O yüzden Simon Sinek’in dediği gibi ürünlerden başlamak yerine kendinizden başlayın. Kendinizi de anlattığınız “hakkımızda”, “vizyon” “misyon” yazılarına bir placeholder/yer tutucu olarak değil de özgünlük için verilmiş fırsat alanları, varoluş sebebinizi, marka hikayenizi anlatma fırsatı olarak değerlendirin derim.

Marka hikayesi yazma fırsatı bulduğum iki proje örneği ile bu yazıyı sonlandırıyorum.

  • Marka Hikayesi 1 ( Bir Gurme Markası)

    ROYALMOND’DAN MEKTUP

    Hoş geldiniz,

    “Bu web sitesinde bakacağınız tek bir şey olacaksa, o da bu olsun” diyerek bu mektubu ana sayfaya koyduk.

    Biz ağzımıza layık ürünler üretmek için yola çıkmış bir avuç insanız.

    Hayır, ürünlerimiz yangında ilk kurtarılacaklar arasında değil. O yüzden öyle bir durumda yangın yerine geri dönmenize gerek yok.

    Hayır, ürünlerimiz temel besin maddesi veya bebek bezi kadar da hayati değil.

    Hayati olmayan şeylere başka örnekler de var. Güzel bir şarkı, bir resim tablosu mesela.

    Bizim amacımız şarkı veya tablo gibi hayatınızı güzelleştirmek, zenginleştirmek.

    Hayatınızdaki lezzetli şeylerden, sohbetlerinizdeki hediyelerinizdeki övünç noktalarından sadece biri olmak.

    Hayatta olmak ile yaşamak arasındaki farkı belirleyen şey, güzellikler.

    “Biz hayatınızda kritik notadayız” gibi bir iddiamız yok. Biz, arkadaki sizin hayat melodinizi zenginleştiren yaylılardan biriyiz.

    Ön plana geçme gayretimiz de yok.
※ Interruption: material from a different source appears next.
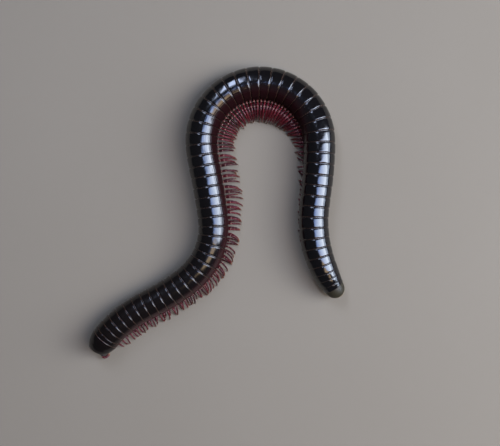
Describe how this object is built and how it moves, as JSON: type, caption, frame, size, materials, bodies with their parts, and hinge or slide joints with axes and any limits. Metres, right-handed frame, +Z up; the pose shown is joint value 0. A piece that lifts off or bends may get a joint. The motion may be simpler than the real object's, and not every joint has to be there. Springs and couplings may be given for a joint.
{
  "type": "pachyiulus millipede",
  "caption": "Still life-size model of a large glossy black round-backed millipede resting in a loose hook, with ringed trunk, wine-red legs, clubbed antennae and blunt tail.",
  "frame": {"origin": "on the floor plane, under the middle of the animal's bounding box", "axes": "+Z up, +Y to the arch of the hook, +X from the limb that carries the head to the limb that carries the tail"},
  "size_m": [0.0513, 0.0587, 0.0068],
  "materials": {
    "cuticle": "glossy black cuticle with a brown cast on the lower sides and pale bronze rear rims on the rings",
    "leg_cuticle": "satin wine-red cuticle with pale joints and tan tips",
    "eye": "glossy black lens field"
  },
  "bodies": {
    "root": {"head": "cuticle", "eye_left": "eye", "eye_right": "eye", "antenna_left": "leg_cuticle", "antenna_right": "leg_cuticle", "collum": "cuticle", "trunk_01": "cuticle", "trunk_02": "cuticle", "trunk_03": "cuticle", "trunk_04": "cuticle", "trunk_05": "cuticle", "trunk_06": "cuticle", "trunk_07": "cuticle", "trunk_08": "cuticle", "trunk_09": "cuticle", "trunk_10": "cuticle", "trunk_11": "cuticle", "telson": "cuticle", "anal_valve_left": "cuticle", "anal_valve_right": "cuticle"}
  },
  "joints": []
}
Bizce kendi hayatınızda siz en en öndeki melodi olmalısınız. İşiniz, toplum vb değil.

    Ürünlerimizi tek bir kelime ile özetlemek istesek, şunu seçerdik: Lezzetliler. En önemli özellikleri bu. -Ürünlerimizi tatmış olan binlerce damak da, bu cümlemize “evet ya!” diyerek onay verir.

    Ürünlerimizin içindeki bademin, bitter çikolatanın da kimi makalelere göre sağlığınıza pozitif katkısı var. Ama bunlar yan avantaj. Biz eczane değiliz. Gülümsemek için reçeteye gerek yok, çikolata veya ağzınıza layık bir lezzet yeter.

    Biz de ağzımıza, ağzınıza layık, “kıvamında” ürünler üretmek için yola çıkmış ve dengeli tüketime inanan bir avuç insanız.

    Lezzetlerimizle tanıştırmak dileğiyle sayfamıza hoşgeldiniz.

  • Marka Hikayesi 2 : Hotel Örneği

    Tatil Sizin İçin Nedir?
    Hotel Panorama misafirleri için tatil, uyandıkları odadan 22 saniye uzaklıktaki güzel ve temiz bir denize karşı şemsiye altında şezlongda uzanmak, Instagram’a bakarken telefon şarjları kırmıza düşünce, parmak arası terliklerini ayaklarına geçirip odalarına varmak, şarja takmak ve tekrar şezlonglarına dönmek, bu işlem için toplam 66 saniye harcamaktır.

    Hotel Panorama misafirleri için tatil, gündüz güneş ve deniz görmüş bedenlerini, akşam Alaçatı’nın çoşkulu ve yoğun kalabalığına katarak aktiviteler, içecekler, yemekler ve diğer lezzetler, eşliğinde daha da şımartmaktır.

    Hotel Panorama misafirleri için tatil, gün boyunca yordukları bedenlerini tam dinlendirmek için, Çeşme/Alaçatı’nın gürültüsünden yaklaşık 8 dakika uzaklıktaki yataklarına varmaktır.

    Hotel Panorama misafirleri için tatil, hotel odasını sabah kahvaltısıyla terkedip uyku için döndükleri bir yaşam şeklidir.

    Eğer tatil sizin için de buysa, şimdi size uygun olan odamızı seçin. Aile ortamında, güler yüzlü insanlarla dolu bir tatile merhaba deyin.

    8 yıldır tatil düşüncesi bu şekilde olan insanlar, hotelimize turist olarak gelirler, arkadaşlarımız olarak ayrılırlar.

    Size de kapımız ve kalbimiz açık. Bekleriz.